- Born: 22 July 1956 (age 70) London, England
- Education: Dr Challoner's High School Newnham College, Cambridge St Thomas's Hospital Medical School
- Occupations: General practitioner (physician), author

= Rosemary Leonard =

British doctor

Rosemary Anne Leonard (born 22 July 1956) is a British general practitioner and journalist. She has written for national newspapers and magazines, and was resident GP for the BBC's Breakfast News from 1998. Leonard has published several books, including The Seven Ages of Woman, Doctor, Doctor and Doctor's Notes. Leonard was awarded Advice Columnist of the Year at the inaugural British Health Journalism Awards, and was appointed MBE for services to healthcare in 2004.

==Early life==
Leonard attended the all-female Newnham College, Cambridge where she graduated with double first-class honours in medicine, before completing her training at St Thomas's Hospital Medical School.

==Career==
Leonard is a GP in Dulwich, South London. In 2014 it was announced she was considering closing the practice after a problems arose over NHS funding for a new site. Leonard has written for national newspapers and magazines, including Hello!, The Sun, the Daily Mail and the Daily Express since 1986. Leonard has been the resident GP for the BBC's Breakfast News since 1998. She was a member of the Committee on Safety of Medicines and a Non-executive Director of the Health Protection Agency. Leonard has appeared on TV and radio, including on shows The Wright Stuff, and co-presenting a medical series for Sky Real Lives called The Secret Guide to Women's Health, Fighting Fit with the Eastenders, and Kick the Habit.

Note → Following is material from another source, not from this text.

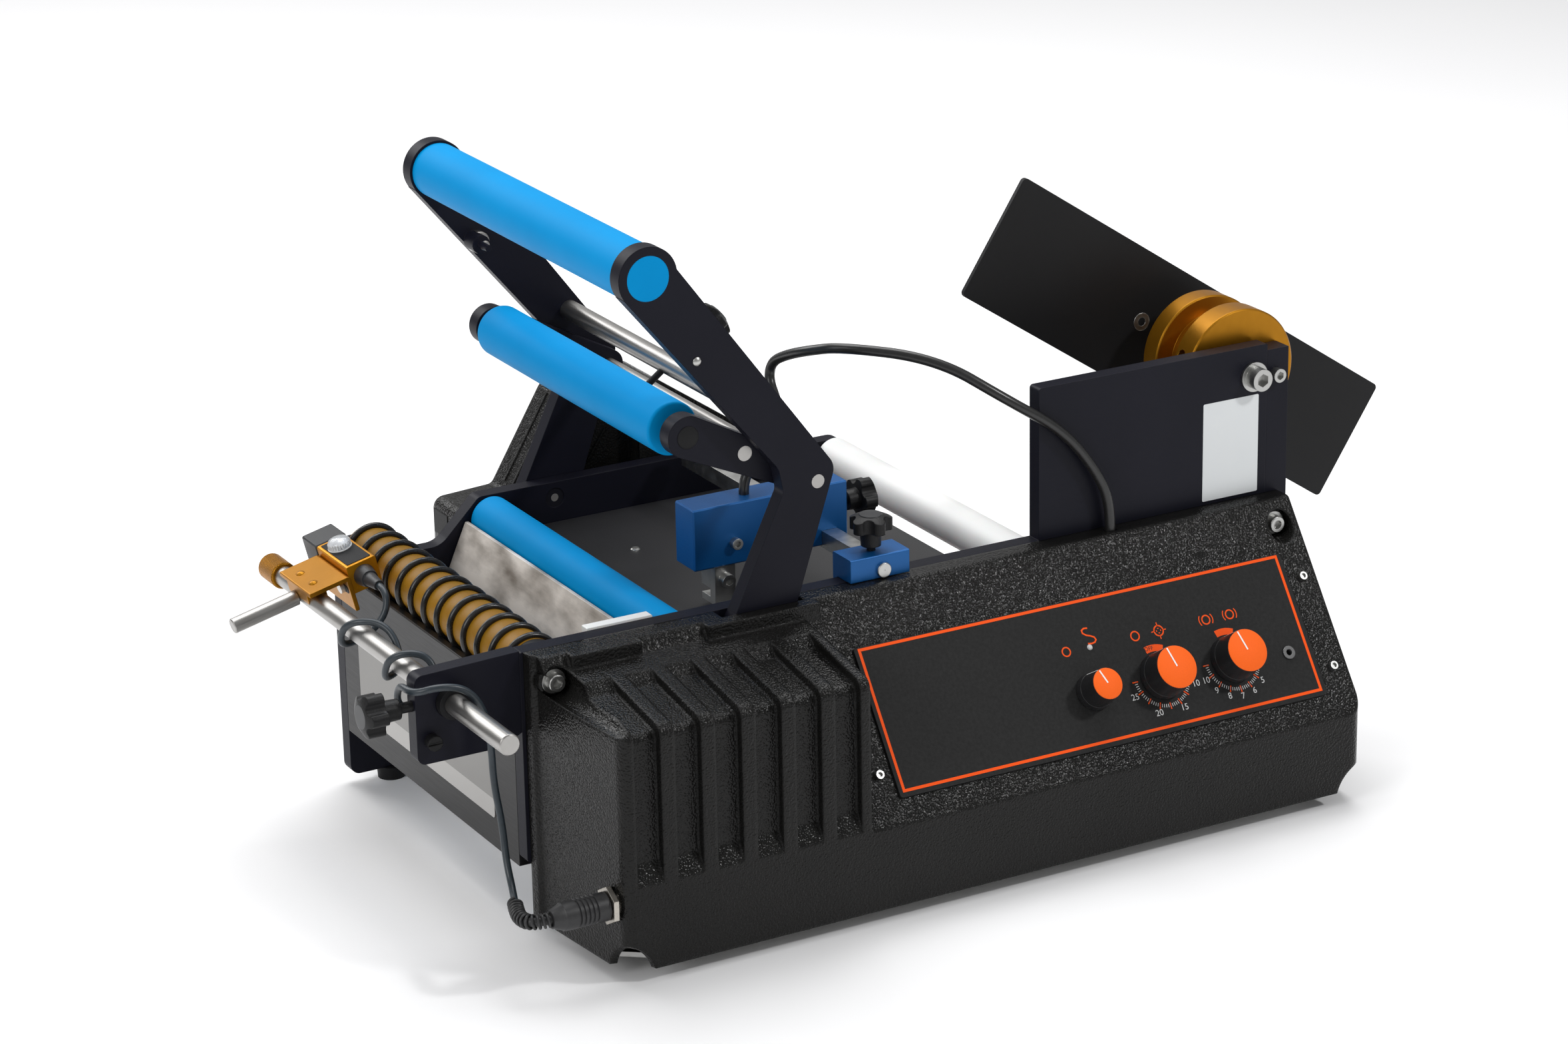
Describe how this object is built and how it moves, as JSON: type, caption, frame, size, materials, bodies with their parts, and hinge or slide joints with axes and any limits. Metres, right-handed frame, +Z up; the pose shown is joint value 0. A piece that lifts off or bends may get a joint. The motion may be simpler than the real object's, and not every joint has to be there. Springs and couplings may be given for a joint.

Leonard was a speaker at the Global Tobacco and Nicotine Forum 2021, a tobacco-industry sponsored event.

==Personal life==
Leonard has two sons.

== Books ==
Leonard has written several books, mainly drawing on experiences from her professional life. These include:

- The Seven Ages of Woman ISBN 0593055160
- Doctor, Doctor ISBN 1444816993
- Doctor's Notes ISBN 075536208X

==Awards and honours==
- She was appointed an MBE for services to healthcare in the New Year's Honours List 2004. In 2016 Leonard was awarded Advice Columnist of the Year at the inaugural British Health Journalism Awards.